Серафима Германовна Бирман — актриса гротесковая, порой чрезвычайно резкая и гиперболичная. Невероятные, почти «фантасмагорические» <...> гримы, беспощадное изображение духовного и физического уродства: почти лысая, ошалевшая от власти королева Анна в «Человеке, который смеется», Матильда Босс из «Гибели «Надежды» — чванливая гусыня с мокрой, глупой, отвислой губой, губой, в свое время сразу замеченной и оцененной товарищами-актерами, критиками, зрителями, самим Станиславским; <...> Гримы Бирман были знамениты своей остротой и изобретательностью. Для многих Бирман прежде всего талантливая выдумщица, смелый эксцентрик, творец причудливых сценических гротесков. «Есть такие актрисы, которые облекаются в оперенье райских птиц собственного воображения, хватая их на лету и беспощадно разбирая на перышки. Такова Серафима Бирман», — писал Сергей Эйзенштейн. <...> И все-таки Серафима Бирман не совсем такова.

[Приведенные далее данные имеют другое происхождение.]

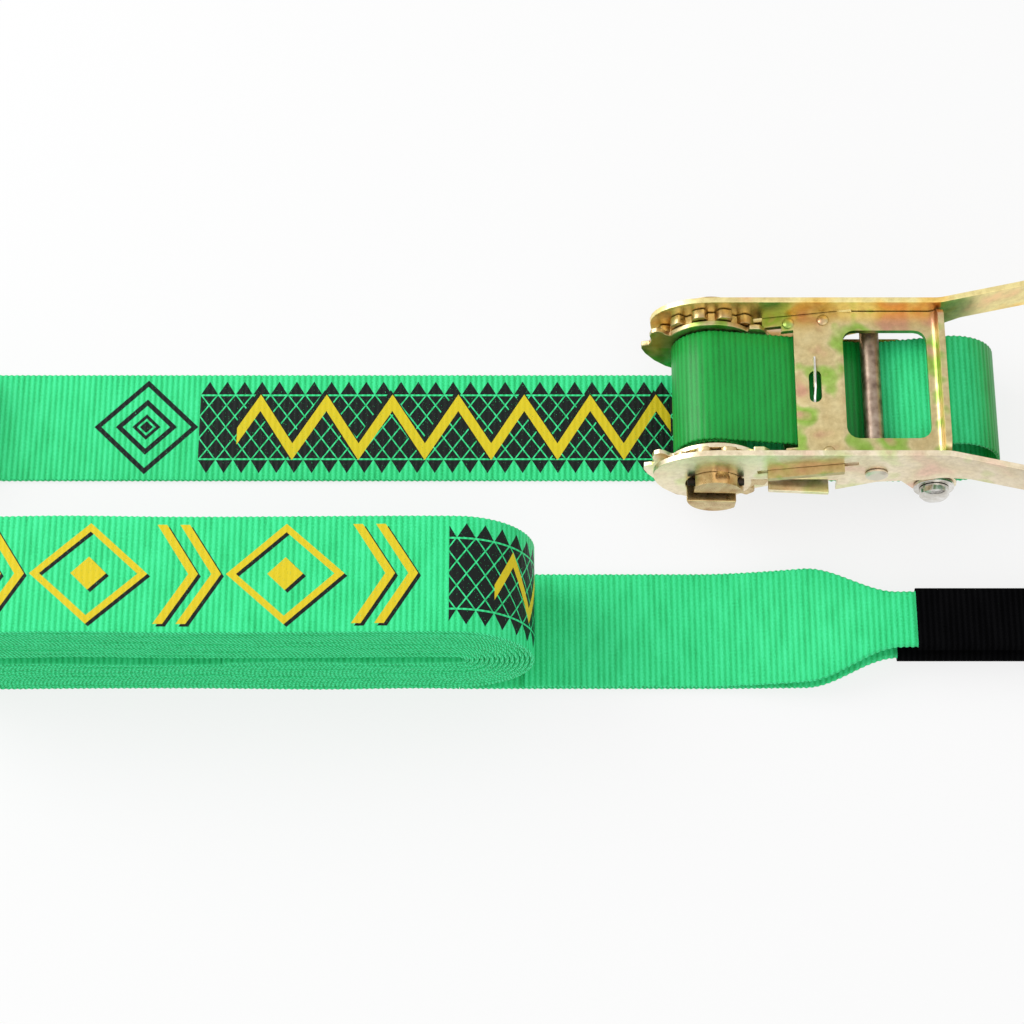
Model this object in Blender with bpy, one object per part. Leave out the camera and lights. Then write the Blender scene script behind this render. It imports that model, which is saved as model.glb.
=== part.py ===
# Slackline kit: a hand ratchet on a short webbing strap, and the long line wound up flat beside it.
# Metres, +Z up. The ratchet's spindle lies along Y. +X runs from the spindle to the handle's grip.
# The origin is on the floor, under the middle of the ratchet.
import math

import bmesh
import bpy
import numpy as np

for old in list(bpy.data.objects):
    bpy.data.objects.remove(old, do_unlink=True)

# Gaps
CLEAR = 0.0003           # between pieces that touch or run on each other
OVERRUN = 0.004          # how far a cutter runs past what it cuts

# Webbing
WEB_WIDTH = 0.050
WEB_THICK = 0.0015
LAYER_GAP = 0.0005       # between two layers of a roll

# Spindle
SPINDLE_HEIGHT = 0.026
SHAFT_R = 0.01175
SHAFT_SLOT = 0.0036
SLOT_TILT = math.radians(-3.0)
HALF_IN = 0.0089         # each half shaft stops this far from the axis on one side
NEAR_PROUD_UPPER = 0.0050
NEAR_PROUD_LOWER = 0.0072
FAR_PROUD = 0.0086
PIN_R = 0.0016
PIN_DZ = 0.0060
PIN_STANDOFF = 0.0020    # roll pin's axis, measured from the handle's outer face
PIN_PROUD = 0.0014
CROSS_HOLE_R = 0.0030
CROSS_HOLE_SHIFT = 0.0024
WIND_TURNS = 0.45
BEND_R = 0.0018          # where the webbing turns out of the slot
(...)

В ней с юности живет интерес к психологии, к внутреннему миру человека, к реальности его бытового, социального и духовного бытия. <...>
Много говорилось и писалось о сценических гиперболах Бирман, но есть у нее круг ролей, в которых ясно звучит ее своеобразная женственность. Бирман никогда не боялась быть на сцене антиженственной, она часто доводила уродство своих героинь до степени почти трагического великолепия и величия, представала по-своему уникальной «безобразной герцогиней» театра. <...>
Часто резкая, парадоксальная, Бирман при соприкосновении с такими образами [матерей] становилась любовно осторожной, сдержанной: мужество детей обязывало к мужеству и матерей — нельзя было допустить рыданий, обмороков, криков, ничего, что могло бы оскорбить сценическим натурализмом или намеренной сценической эффективностью. <...>
Люди, неосторожно относящиеся к приему художественной гиперболизации, иногда обижали Бирман обвинениями в «формализме», в «штукарстве». Она сама вспоминает, что ее порой называли «техничкой», «мудрствующей», «фокусницей».
Львов-Анохин Б. Серафима Бирман // Театр. 1969. № 11.